A faculty member inside a warehouse.
Megan Wengrove

“The error introduced by underreporting can be corrected by conducting multiple observations at the same site,” she said. “Our award will support conducting these observations.”

With her $510,000 award, Wengrove, assistant professor of civil engineering, will examine the possibility that a nascent technology called distributed acoustic sensing can serve as an early warning system for events such as tsunamis, sneaker waves, and internal waves — each one potentially powerful enough to pose threats to coastal communities and marine traffic. 
To test the idea, she’ll send laser pulses down fiber optic cables that rest on the seabed and which stretch up to 20 kilometers from shore. “Because the cables are made of glass, the light propagates quickly down each one,” Wengrove said. “Any disturbance — such as a wave or movement of the sea floor — that deforms the fibers, even just a tiny amount, will change the way the light signal returns to its origin. We can then detect precisely in time and space where that change occurred and how large it was.” 

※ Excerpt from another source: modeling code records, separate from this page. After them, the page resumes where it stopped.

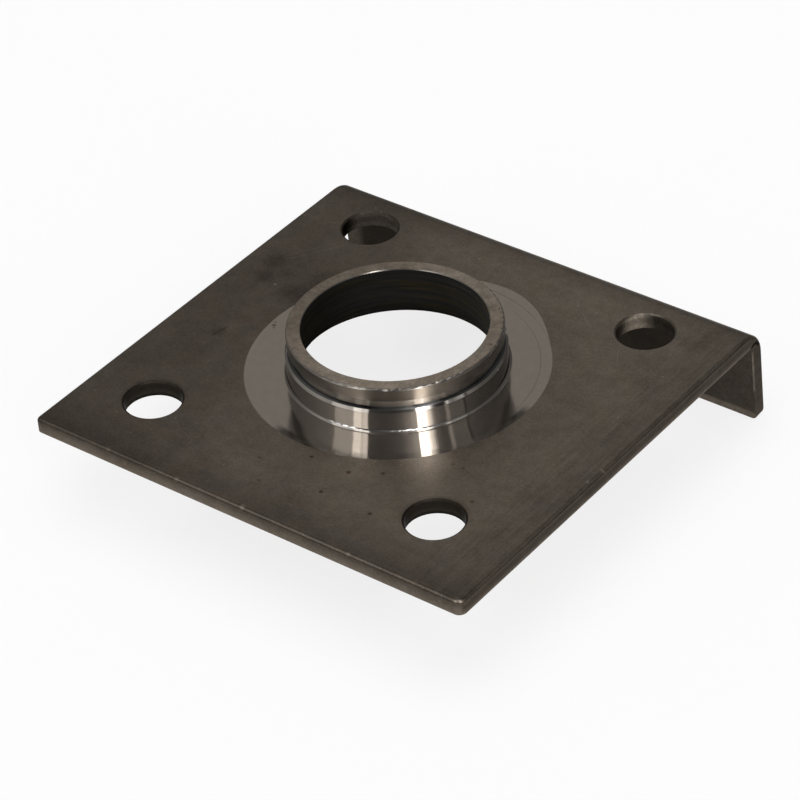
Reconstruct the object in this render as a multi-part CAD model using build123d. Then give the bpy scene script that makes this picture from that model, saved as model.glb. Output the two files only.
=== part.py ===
from build123d import *
import os

# Weld-on mounting plate, in millimetres.
# One steel stamping: a sheet with four punched holes, one edge bent down into a flange, and a
# neck drawn up out of its middle. The neck is turned outside as a pilot with a retaining-ring
# groove, and the sheet is faced round the neck's foot.
# The origin is on the neck's axis, in the plane of that faced ring. +Z points up the neck, and
# +Y points at the flange.

# Sheet
plate_width = 150.0
left_of_axis = 72.2
front_of_axis = 75.7
thickness = 5.0
left_corner_radius = 1.5
right_corner_radius = 2.5
edge_roll = 1.3
under_edge = 0.4

# Flange, bent down along the back edge over a sharp tool, which thins the bend, and sprung open a
# little
back_of_axis = 70.9
flange_drop = 32.0
flange_lean = 4.0
outer_bend_radius = 9.0
inner_bend_radius = 0.8
flange_corner_radius = 1.6

# Punched bolt holes: the pattern lies a little to the right of the neck, the punch dragged their
# upper edges down, and the steel tore slightly wider below the sheared part of the wall
hole_diameter = 17.0
hole_spacing_x = 100.0
hole_spacing_y = 102.0
pattern_offset_x = 1.0
hole_edge_width = 0.5
hole_edge_drop = 0.35
sheared_depth = 3.2
hole_tear = 0.2

# Neck, measured up from the faced ring
neck_height = 14.4
bore_diameter = 54.0
bore_entry_radius = 9.7
pilot_diameter = 64.0
upper_diameter = 62.7
groove_diameter = 61.0
groove_bottom = 7.3
groove_width = 2.9
foot_fillet = 0.8
pilot_edge = 0.7
rim_rounding = 0.7
small_edge = 0.25

# Faced ring round the neck's foot
faced_diameter = 88.6
facing_depth = 0.08

# Derived sizes
sheet_top = facing_depth
sheet_bottom = sheet_top - thickness
through_flange = Axis((0, 0, 0), Vector(0, 1, 0).rotate(Axis.X, flange_lean))
hole_radius = hole_diameter / 2
bore_radius = bore_diameter / 2
pilot_radius = pilot_diameter / 2
upper_radius = upper_diameter / 2
groove_radius = groove_diameter / 2
groove_top = groove_bottom + groove_width


def edges_round(faces):
    """The edges round a group of faces, without the ones that two of them share."""
    edges = ShapeList(edge for face in faces for edge in face.edges())
    return ShapeList(edge for edge in edges if edges.count(edge) == 1)


def meets(face, other):
    """True if two faces share an edge."""
    return any(edge in other.edges() for edge in face.edges())


def skin(sheet, place):
    """One skin of the bent sheet, where place 0 is the lower skin and -1 the upper one."""
    flat = sheet.faces().filter_by(Axis.Z).sort_by(Axis.Z)[place]
    flange_side = sheet.faces().filter_by(through_flange).sort_by(Axis.Y)[place]
    bend = sheet.faces().filter_by(GeomType.CYLINDER).filter_by(
        lambda face: meets(face, flat) and meets(face, flange_side)
    )
    return [flat, flange_side, *bend]


def bent_sheet():
    """The sheet with its flange, rounded corners, rolled upper edges and broken lower ones."""
    bend_corner = Vector(back_of_axis, sheet_top)
    flange_end = bend_corner + Vector(0, -flange_drop).rotate(Axis.Z, flange_lean)
    with BuildPart() as sheet:
        with BuildSketch(Plane.YZ.offset(-left_of_axis)) as section:
            with BuildLine():
                Polyline((-front_of_axis, sheet_top), bend_corner, flange_end)
                offset(amount=thickness, side=Side.RIGHT)
            make_face()
            outer_corner, inner_corner = section.vertices().sort_by_distance(bend_corner)[:2]
            fillet(outer_corner, outer_bend_radius)
            fillet(inner_corner, inner_bend_radius)
        extrude(amount=plate_width)

        for place, radius in ((0, left_corner_radius), (-1, right_corner_radius)):
            fillet(sheet.edges().filter_by(Axis.Z).sort_by(Axis.X)[place], radius)
        flange_edge = sheet.faces().sort_by(Axis.Z)[0]
        fillet(flange_edge.edges().filter_by(through_flange), flange_corner_radius)

        fillet(edges_round(skin(sheet, -1)), edge_roll)
        fillet(edges_round(skin(sheet, 0)), under_edge)
    return sheet.part


def hole_punch():
    """What the punch takes out: dragged edge, sheared wall, and the wider tear below."""
    with BuildPart() as punch:
        with BuildSketch(Plane.XZ):
            with BuildLine():
                Polyline(
                    (0, sheet_top),
                    (hole_radius + hole_edge_width, sheet_top),
                    (hole_radius, sheet_top - hole_edge_drop),
                    (hole_radius, sheet_top - sheared_depth),
                    (hole_radius + hole_tear, sheet_bottom),
                    (0, sheet_bottom),
                    close=True,
                )
            make_face()
        revolve(axis=Axis.Z)
    return punch.part


def corner(sketch, x, y):
    """The sketch's corner at a place."""
    return sketch.vertices().sort_by_distance((x, y))[0]


def turned_neck():
    """The neck's outside as the lathe left it, with its root inside the sheet."""
    root = sheet_bottom / 2
    foot_radius = pilot_radius + 2 * foot_fillet
    with BuildPart() as neck:
        with BuildSketch(Plane.XZ) as section:
            with BuildLine():
                Polyline(
                    (0, root),
                    (0, neck_height),
                    (upper_radius, neck_height),
                    (upper_radius, groove_top),
                    (groove_radius, groove_top),
                    (groove_radius, groove_bottom),
                    (pilot_radius, groove_bottom),
                    (pilot_radius, 0),
                    (foot_radius, 0),
                    (foot_radius, root),
                    close=True,
                )
            make_face()
            fillet(corner(section, upper_radius, neck_height), rim_rounding)
            chamfer(corner(section, upper_radius, groove_top), small_edge)
            chamfer(corner(section, pilot_radius, groove_bottom), pilot_edge)
            fillet(corner(section, pilot_radius, 0), foot_fillet)
        revolve(axis=Axis.Z)
    return neck.part


def neck_bore():
    """The bore, opening below into the large radius that the drawing punch left."""
    with BuildPart() as bore:
        with BuildSketch(Plane.XZ):
            with BuildLine():
                wall_top = (bore_radius, neck_height - small_edge)
                wall = Line(wall_top, (bore_radius, sheet_bottom + bore_entry_radius))
                entry = JernArc(wall @ 1, wall % 1, bore_entry_radius, 90)
                mouth = (bore_radius + small_edge, neck_height)
                Polyline(entry @ 1, (0, sheet_bottom), (0, neck_height), mouth, wall_top)
            make_face()
        revolve(axis=Axis.Z)
    return bore.part


def mounting_plate():
    """The whole stamping, in the order of its making."""
    with BuildPart() as plate:
        add(bent_sheet())
        faced_ring = Align.CENTER, Align.CENTER, Align.MIN
        Cylinder(faced_diameter / 2, facing_depth, align=faced_ring, mode=Mode.SUBTRACT)
        add(turned_neck())
        add(neck_bore(), mode=Mode.SUBTRACT)
        with Locations((pattern_offset_x, 0)):
            with GridLocations(hole_spacing_x, hole_spacing_y, 2, 2):
                add(hole_punch(), mode=Mode.SUBTRACT)
    return plate.part


os.makedirs("parts", exist_ok=True)
export_step(mounting_plate(), "parts/mounting_plate.step")
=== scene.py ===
import bpy
import math
from types import SimpleNamespace
from mathutils import Matrix, Vector


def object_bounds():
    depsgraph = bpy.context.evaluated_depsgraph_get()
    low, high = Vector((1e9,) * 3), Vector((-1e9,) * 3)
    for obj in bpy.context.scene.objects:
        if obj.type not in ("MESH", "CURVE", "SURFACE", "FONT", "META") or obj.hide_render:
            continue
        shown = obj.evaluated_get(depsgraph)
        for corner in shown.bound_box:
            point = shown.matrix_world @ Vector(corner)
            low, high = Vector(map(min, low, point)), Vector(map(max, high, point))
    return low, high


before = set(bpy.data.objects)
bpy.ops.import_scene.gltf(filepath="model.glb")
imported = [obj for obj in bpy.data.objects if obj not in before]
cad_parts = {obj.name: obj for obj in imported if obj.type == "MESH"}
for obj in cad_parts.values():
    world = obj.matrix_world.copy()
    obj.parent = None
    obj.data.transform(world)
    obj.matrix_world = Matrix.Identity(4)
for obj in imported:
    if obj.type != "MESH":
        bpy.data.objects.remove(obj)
cad_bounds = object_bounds()
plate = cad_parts["mounting_plate"]

# The camera of the photograph, in metres and degrees
camera_place = Vector((0.51968, -0.62824, 0.59887))
camera_target = Vector((0.00378, -0.00483, -0.00817))
camera_roll = -4.341
camera_lens = 158.84
camera_sensor = 36.0
camera_reach = 100.0
camera_azimuth = math.degrees(math.atan2(camera_place.y, camera_place.x))

# Sizes of the part that its finish follows, in millimetres
sheet_bottom = -4.92
sheet_right = 77.8
sheet_front = -75.7
neck_height = 14.4
bore_radius = 27.0
upper_radius = 31.35
faced_radius = 44.3
groove_bottom = 7.3
groove_top = 10.2
hole_spacing_x = 100.0
hole_spacing_y = 102.0
pattern_offset_x = 1.0
hole_radius = 8.5

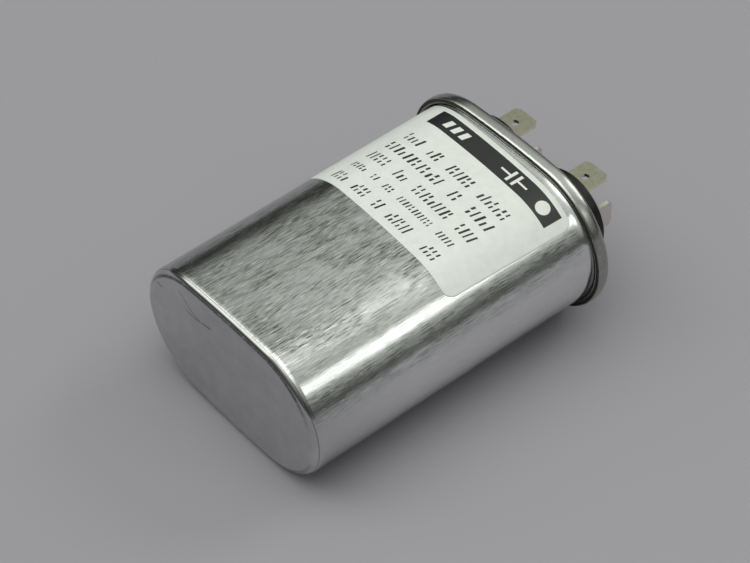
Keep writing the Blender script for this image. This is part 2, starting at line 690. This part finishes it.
label_top, label_rows, label_columns = label_sheet(LABEL_EDGE, LABEL_FILM)
label_shoulder, _, _ = label_sheet(0, LABEL_FILM - LABEL_EDGE)
label_back, _, _ = label_sheet(0, 0.0)
sheet_faces = grid_faces(label_rows, label_columns, wrap=False)
border = rim(label_rows, label_columns)
edge_points = np.vstack([label_back[border], label_shoulder[border], label_top[border]])
label_points = np.vstack([label_top, label_back, edge_points])
label_faces = np.vstack([
    sheet_faces,
    sheet_faces[:, ::-1] + len(label_top),
    grid_faces(3, len(border), wrap=True) + 2 * len(label_top),
])
label_piece = make_piece("label_sheet", label_points, label_faces, "label_film")
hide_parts("label")

film, tree, shader = finish("label_film", Roughness=0.33, Coat_Weight=0.35, Coat_Roughness=0.12)
fibres = noise(tree, in_mm(tree), 0.5, 5, 0.6)
mottle(tree, shader, spread(tree, fibres, 0.35, 0.7), FILM_PALE, FILM_DULL)
emboss(tree, shader, noise(tree, in_mm(tree), 0.35, 2), 0.25, 0.03)
label_piece.data.materials.append(film)

# ---- print on the label
# One black band and five rows of small dark marks are printed on the film. The marks are
# plain bars that stand in rows as words do. The band carries three slanted bars, the circuit
# sign for a capacitor and a disc, all in white.
INK_LIFT = LABEL_FILM + 0.012
WHITE_LIFT = LABEL_FILM + 0.024
BAND = (-16.1, 20.3, 9.85, 14.4)
ROW_TOPS = (5.6, 1.4, -3.0, -7.6, -11.4)
ROW_HEIGHTS = (2.4, 2.4, 2.4, 1.5, 2.4)
ROW_WORDS = ((4, 3, 6, 7), (12, 2, 5), (5, 3, 9, 4), (5, 2, 3, 11, 5), (4, 4, 2, 6, 0, 4))
ROW_STARTS = (-15.0, -15.6, -16.0, -16.2, -16.4)
ROW_ENDS = (15.6, 15.9, 16.0, 14.6, 15.4)
MARK_SLANT = 0.18
MARK_WIDTHS = (0.30, 0.48)
WORD_GAP = 2
FULL_MARK, LOW_MARK, CUT_MARK = [(0, 1)], [(0, 0.66)], [(0, 0.4), (0.6, 1)]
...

In theory, real-time alerts could be automatically sent out to warn communities or seagoing vessels about the potential hazard. 

“There’s no other type of sensor out there that can sample as quickly and at so many locations simultaneously, and the technology is improving every day,” Wengrove said. “It’s conceivable that we could one day use fiber optic sensing with existing telecommunications cables that span entire oceans and monitor in real time events thousands of miles from shore.”